Blake Wentworth, who has translated the epic’s first section Balakandam into English as Youth, writes: “Kampan was the first to compose a Ramayana in an Indian vernacular… If the poem is not read with the Tamil political landscape in mind, we cannot appreciate all that Kampan achieved.”

He notes that the text was so influential that it transcended religious lines, serving as a model for Muslim poet Umaruppulavar’s 17th-century epic Cirappuranam (The Prophet’s Holy Life). While stories from the Ramayana have permeated pop-culture through folk retellings, plays, TV, schoolbooks, etc., reading source texts is a remarkably different experience. Besides, as a North Indian, I have mostly encountered Valmiki and Tulsidas’ versions of the epic, so Kampan’s rendition is a revelation.

The epic’s first section is as much about the common folk and landscapes as the Ramayana’s protagonists or mythological tales. It begins with a rhapsody on Kosala kingdom’s rural idyll, where fertile fields, fresh produce, ponds, vegetation, and animals abound.

An account of Ayodhya’s grandeur follows: its “soaring mansions and turrets that scrape the clouds”, “golden walls higher than a snowy mountain range, firm as the truth”, and residents with “blooming smiles” and “endless joy”. Reading between these hyperbolic lines gives insights into how people lived, the land they inhabited, what they ate, and what they idealised.

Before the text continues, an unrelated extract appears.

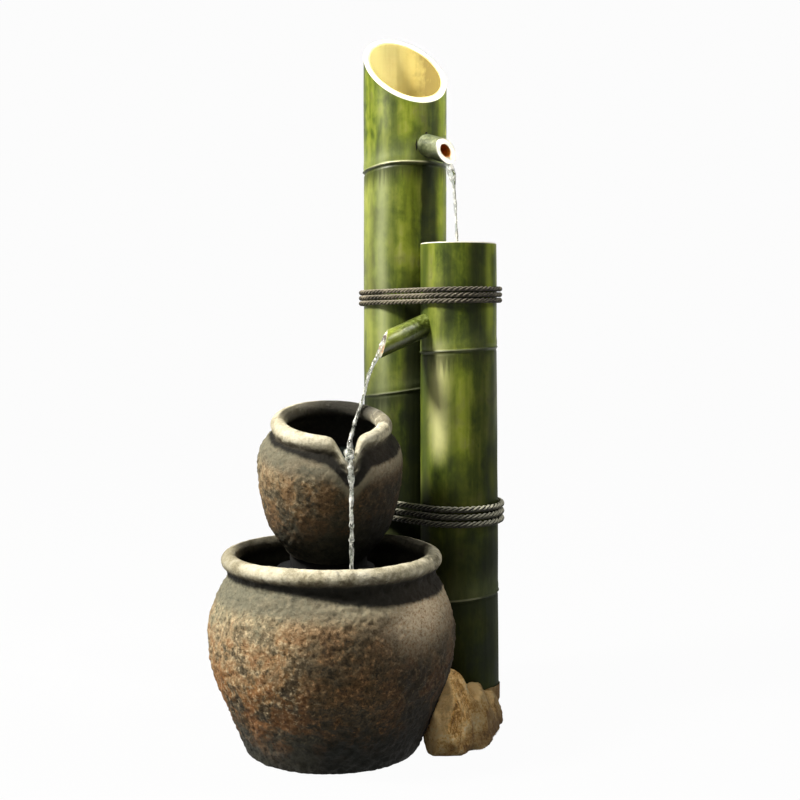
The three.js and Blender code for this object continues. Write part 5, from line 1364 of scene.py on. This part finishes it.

Kampan’s utopia is remarkably egalitarian. “Since no one is singled out as unlearned,” he writes, “there are no masters of knowledge, and no one there to judge them. Since everyone possesses every treasured wealth no one goes without, and there is no class of owners.” Yet, this egalitarianism does not extend to women. “Is there anything more foolish than a woman, sweet words like ambrosia, long eyes like poison?” he declares. He does not laud Ayodhya’s citizens as brave and truthful.

Instead, he says, “No enemies challenge the land in war, so bravery is never clear, lies are never told, so the value of truth is never plain.” Kampan’s metaphors are equally elaborate and interesting. He claims that in the land of Videha, women’s eyes resemble fish, prompting herons to peck at their reflections as they pluck weeds in flooded rice fields. His descriptions are often lush with sexuality. He compares dancers’ breasts to “soaring peaks which press so close together they could crush a single thread” and women’s “love-mounds” to cobras’ hoods and chariot daises.

There are elaborate accounts of lovers courting, making love, fighting, drinking toddy, and having a good time getting high. Amid the sundry descriptions, plot points like the wedding of Rama and Sita, slaying of the demon Tataka, Rama turning the cursed Ahalya from stone to flesh, and Parashu Rama testing Rama’s strength seem like interludes. But these are no less evocative. In the Balakandam, there is barely a hint of the exile, wars, and tribulations that Rama and his family will eventually endure. Wentworth’s introduction to the translation contextualises the work, its influence, and the socio-political dimensions of Kampan’s world well. However, it can be academic and dry at times. In contrast, his translation is accessible and engaging. The endnotes, rich with annotations and context, helped me better appreciate the poem and its nuances.